I am testing VMX in Linux (Ubuntu-16.04) in a VMware platform.
When the VM is running a long loop, the host Linux hit CPU softlock, as follows,
Jun 11 00:01:13 ubuntu kernel: [ 5624.196130] NMI watchdog: BUG: soft lockup - CPU#0 stuck for 21s! [guest:8297]

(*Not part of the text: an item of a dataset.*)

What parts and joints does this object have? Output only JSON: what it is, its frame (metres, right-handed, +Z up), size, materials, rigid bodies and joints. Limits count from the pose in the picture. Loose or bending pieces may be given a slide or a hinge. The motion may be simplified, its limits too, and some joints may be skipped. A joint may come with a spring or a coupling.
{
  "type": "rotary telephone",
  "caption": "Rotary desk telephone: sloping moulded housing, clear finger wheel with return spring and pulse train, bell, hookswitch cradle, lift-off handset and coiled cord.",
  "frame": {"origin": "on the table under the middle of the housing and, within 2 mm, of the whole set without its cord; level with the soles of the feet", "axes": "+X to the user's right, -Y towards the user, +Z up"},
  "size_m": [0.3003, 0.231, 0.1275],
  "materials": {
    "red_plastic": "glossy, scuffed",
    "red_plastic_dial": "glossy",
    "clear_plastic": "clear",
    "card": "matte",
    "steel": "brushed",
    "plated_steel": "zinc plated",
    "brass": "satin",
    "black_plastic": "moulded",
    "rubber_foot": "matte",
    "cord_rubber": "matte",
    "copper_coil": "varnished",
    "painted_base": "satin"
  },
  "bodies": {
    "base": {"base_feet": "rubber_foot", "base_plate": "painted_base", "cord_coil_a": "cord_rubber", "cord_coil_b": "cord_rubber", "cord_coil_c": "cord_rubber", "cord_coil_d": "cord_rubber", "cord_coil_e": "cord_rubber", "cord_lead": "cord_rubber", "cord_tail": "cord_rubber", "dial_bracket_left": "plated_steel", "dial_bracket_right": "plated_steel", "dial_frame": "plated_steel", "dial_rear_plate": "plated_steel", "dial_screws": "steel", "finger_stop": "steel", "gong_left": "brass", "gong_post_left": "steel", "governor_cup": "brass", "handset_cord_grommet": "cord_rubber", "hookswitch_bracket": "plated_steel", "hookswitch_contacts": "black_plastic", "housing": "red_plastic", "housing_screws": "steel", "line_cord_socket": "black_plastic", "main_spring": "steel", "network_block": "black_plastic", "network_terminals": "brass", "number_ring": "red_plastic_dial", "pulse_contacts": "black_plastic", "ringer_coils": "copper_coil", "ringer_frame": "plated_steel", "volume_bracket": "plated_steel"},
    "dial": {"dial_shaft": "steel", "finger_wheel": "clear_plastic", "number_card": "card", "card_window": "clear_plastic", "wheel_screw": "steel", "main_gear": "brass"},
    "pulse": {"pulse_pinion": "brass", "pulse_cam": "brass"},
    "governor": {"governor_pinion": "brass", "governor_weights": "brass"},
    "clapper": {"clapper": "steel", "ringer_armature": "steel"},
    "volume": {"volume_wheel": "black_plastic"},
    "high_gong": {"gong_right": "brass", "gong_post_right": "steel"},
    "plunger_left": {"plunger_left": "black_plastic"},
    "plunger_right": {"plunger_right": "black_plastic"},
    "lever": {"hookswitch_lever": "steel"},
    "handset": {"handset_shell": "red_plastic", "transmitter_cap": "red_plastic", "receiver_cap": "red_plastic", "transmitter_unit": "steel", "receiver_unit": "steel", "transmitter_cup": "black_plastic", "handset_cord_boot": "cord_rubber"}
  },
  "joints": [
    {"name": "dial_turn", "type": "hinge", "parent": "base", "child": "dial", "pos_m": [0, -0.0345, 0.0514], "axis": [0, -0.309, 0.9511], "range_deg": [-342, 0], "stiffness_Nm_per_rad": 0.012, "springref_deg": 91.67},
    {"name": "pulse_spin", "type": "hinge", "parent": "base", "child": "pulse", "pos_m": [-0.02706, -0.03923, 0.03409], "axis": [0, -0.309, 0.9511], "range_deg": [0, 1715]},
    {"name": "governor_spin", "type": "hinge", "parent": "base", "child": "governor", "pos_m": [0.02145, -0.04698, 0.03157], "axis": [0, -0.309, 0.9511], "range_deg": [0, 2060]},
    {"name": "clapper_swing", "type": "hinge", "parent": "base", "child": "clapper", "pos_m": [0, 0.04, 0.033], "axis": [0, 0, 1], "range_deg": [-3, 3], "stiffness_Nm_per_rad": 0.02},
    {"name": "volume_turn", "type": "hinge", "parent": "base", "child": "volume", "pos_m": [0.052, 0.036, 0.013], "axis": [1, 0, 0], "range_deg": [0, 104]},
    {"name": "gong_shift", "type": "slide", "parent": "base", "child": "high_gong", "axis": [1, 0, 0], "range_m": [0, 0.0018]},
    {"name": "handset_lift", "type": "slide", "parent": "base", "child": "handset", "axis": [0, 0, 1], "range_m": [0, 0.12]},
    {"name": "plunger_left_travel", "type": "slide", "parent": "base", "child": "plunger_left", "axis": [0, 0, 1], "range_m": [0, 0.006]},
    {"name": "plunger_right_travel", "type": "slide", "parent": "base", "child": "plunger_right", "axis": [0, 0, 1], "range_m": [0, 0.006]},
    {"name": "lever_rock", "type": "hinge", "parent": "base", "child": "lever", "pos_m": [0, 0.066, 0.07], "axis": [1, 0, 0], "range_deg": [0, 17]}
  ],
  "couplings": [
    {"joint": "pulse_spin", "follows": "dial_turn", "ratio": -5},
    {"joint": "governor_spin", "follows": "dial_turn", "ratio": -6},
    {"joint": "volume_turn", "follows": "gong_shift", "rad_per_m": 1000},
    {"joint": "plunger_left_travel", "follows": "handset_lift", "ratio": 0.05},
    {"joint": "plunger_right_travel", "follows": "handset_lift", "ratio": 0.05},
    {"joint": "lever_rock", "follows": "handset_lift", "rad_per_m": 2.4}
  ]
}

Jun 11 00:01:13 ubuntu kernel: [ 5624.196134] Modules linked in: vmm(OE) rfcomm ipt_MASQUERADE nf_nat_masquerade_ipv4 xfrm_user xfrm_algo iptable_nat nf_conntrack_ipv4 nf_defrag_ipv4 nf_nat_ipv4 xt_addrtype iptable_filter ip_tables xt_conntrack x_tables nf_nat nf_conntrack br_netfilter bridge stp llc aufs pci_stub vboxpci(OE) vboxnetadp(OE) vboxnetflt(OE) vboxdrv(OE) bnep vmw_vsock_vmci_transport vsock crct10dif_pclmul vmw_balloon crc32_pclmul ghash_clmulni_intel aesni_intel aes_x86_64 lrw gf128mul glue_helper ablk_helper cryptd joydev btusb btrtl btbcm btintel snd_ens1371 input_leds serio_raw bluetooth snd_ac97_codec gameport ac97_bus snd_pcm snd_seq_midi snd_seq_midi_event snd_rawmidi snd_seq snd_seq_device snd_timer snd soundcore i2c_piix4 shpchp vmw_vmci 8250_fintek mac_hid kvm_intel kvm irqbypass parport_pc ppdev lp parport autofs4 hid_generic usbhid hid vmwgfx psmouse ttm drm_kms_helper syscopyarea sysfillrect sysimgblt fb_sys_fops mptspi mptscsih drm ahci mptbase libahci e1000 scsi_transport_spi pata_acpi fjes [last unloaded: vmm]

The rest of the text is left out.